> _Data for processing_
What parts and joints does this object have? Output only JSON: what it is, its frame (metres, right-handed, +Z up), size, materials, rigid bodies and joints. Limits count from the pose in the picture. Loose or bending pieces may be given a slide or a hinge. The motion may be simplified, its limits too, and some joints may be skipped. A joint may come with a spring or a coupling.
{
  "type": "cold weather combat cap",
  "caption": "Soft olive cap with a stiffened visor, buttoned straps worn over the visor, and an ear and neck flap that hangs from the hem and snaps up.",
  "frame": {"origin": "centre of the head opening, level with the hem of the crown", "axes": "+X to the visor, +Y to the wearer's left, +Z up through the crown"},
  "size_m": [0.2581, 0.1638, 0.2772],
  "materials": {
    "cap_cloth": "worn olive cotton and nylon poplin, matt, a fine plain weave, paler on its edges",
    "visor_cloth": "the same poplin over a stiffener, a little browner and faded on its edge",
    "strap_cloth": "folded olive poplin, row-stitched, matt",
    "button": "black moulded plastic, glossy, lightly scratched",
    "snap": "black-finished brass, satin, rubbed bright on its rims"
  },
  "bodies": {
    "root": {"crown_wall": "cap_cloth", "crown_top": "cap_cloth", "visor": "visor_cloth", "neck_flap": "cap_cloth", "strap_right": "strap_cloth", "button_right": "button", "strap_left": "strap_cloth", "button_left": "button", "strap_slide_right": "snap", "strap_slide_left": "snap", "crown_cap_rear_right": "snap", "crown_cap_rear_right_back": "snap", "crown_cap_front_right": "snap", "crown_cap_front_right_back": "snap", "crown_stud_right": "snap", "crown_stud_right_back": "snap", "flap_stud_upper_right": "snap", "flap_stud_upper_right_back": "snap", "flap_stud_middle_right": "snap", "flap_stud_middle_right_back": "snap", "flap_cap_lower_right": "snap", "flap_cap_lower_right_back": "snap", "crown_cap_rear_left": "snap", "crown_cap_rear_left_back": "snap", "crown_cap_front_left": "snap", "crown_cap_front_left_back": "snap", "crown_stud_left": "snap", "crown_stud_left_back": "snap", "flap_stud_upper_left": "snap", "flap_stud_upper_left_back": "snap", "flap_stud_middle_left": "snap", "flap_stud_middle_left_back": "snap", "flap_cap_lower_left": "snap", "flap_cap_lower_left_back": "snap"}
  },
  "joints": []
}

==

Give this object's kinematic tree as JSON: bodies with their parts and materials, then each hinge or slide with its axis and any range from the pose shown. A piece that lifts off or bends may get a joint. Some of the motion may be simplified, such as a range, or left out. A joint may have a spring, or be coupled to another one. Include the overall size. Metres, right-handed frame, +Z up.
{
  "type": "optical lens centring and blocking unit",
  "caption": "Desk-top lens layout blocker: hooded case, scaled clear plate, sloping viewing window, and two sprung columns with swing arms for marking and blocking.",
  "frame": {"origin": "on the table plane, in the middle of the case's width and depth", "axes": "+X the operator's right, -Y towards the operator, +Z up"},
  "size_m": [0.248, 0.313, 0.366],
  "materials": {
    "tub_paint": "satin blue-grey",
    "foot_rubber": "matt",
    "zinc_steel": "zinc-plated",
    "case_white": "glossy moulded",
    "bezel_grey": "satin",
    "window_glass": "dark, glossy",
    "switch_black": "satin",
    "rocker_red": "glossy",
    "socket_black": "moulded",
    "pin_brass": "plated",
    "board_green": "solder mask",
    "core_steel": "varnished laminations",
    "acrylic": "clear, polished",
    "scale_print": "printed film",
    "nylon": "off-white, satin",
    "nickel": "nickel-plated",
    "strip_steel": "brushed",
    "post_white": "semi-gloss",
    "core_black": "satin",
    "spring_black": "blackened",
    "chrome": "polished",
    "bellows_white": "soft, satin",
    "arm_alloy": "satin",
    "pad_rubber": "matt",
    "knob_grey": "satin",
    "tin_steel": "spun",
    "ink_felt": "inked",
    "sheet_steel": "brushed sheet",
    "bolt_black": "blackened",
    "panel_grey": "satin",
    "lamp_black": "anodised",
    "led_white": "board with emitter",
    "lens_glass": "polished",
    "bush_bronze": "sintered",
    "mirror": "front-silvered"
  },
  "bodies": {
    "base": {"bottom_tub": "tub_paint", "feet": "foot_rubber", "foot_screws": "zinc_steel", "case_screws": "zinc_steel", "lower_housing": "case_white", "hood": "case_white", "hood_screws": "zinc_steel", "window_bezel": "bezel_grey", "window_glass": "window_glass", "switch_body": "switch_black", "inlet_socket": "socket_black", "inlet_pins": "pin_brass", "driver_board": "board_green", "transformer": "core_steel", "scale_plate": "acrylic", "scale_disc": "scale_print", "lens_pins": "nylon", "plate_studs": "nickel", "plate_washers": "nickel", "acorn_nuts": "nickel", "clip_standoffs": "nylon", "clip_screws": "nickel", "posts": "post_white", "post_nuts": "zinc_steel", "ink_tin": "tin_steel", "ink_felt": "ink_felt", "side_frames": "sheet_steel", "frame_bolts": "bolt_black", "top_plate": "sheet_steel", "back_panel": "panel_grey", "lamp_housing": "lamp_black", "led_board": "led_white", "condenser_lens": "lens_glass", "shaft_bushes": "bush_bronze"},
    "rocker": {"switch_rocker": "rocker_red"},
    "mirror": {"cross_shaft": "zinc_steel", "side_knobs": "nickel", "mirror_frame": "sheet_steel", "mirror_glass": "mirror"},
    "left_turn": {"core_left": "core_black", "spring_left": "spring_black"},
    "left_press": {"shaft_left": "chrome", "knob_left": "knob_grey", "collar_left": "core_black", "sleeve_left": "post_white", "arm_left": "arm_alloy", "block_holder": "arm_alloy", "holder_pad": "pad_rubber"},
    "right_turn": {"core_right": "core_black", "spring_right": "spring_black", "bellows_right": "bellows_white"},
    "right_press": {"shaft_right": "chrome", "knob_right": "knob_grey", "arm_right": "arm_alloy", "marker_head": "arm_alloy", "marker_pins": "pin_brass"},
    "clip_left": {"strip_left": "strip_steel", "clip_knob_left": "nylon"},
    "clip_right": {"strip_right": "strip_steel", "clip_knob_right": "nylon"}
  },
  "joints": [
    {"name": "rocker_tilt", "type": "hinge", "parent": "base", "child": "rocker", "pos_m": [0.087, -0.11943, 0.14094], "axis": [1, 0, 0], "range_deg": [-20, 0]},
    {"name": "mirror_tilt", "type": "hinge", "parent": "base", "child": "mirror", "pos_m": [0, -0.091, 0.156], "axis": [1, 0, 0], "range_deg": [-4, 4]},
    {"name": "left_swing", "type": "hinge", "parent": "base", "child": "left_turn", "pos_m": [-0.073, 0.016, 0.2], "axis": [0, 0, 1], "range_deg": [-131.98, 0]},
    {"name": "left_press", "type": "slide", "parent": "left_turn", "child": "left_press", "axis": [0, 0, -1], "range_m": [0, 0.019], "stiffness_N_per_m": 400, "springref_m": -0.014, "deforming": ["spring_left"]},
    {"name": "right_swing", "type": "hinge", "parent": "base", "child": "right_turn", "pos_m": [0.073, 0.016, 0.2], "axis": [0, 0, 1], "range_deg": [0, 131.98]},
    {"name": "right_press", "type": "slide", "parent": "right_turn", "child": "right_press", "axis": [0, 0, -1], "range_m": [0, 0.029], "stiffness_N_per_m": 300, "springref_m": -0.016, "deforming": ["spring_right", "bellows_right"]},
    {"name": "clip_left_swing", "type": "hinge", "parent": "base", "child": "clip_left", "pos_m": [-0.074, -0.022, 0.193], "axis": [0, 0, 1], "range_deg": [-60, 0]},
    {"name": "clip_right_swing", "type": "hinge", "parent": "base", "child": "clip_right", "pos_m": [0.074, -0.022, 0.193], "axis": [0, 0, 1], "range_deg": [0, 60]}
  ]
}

> _Task instructions_
Find the string "joints" in the entries above and return each line that holds it.

> _The output_
What parts and joints does this object have? Output only JSON: what it is, its frame (metres, right-handed, +Z up), size, materials, rigid bodies and joints. Limits count from the pose in the picture. Loose or bending pieces may be given a slide or a hinge. The motion may be simplified, its limits too, and some joints may be skipped. A joint may come with a spring or a coupling.
  "joints": []
  "joints": [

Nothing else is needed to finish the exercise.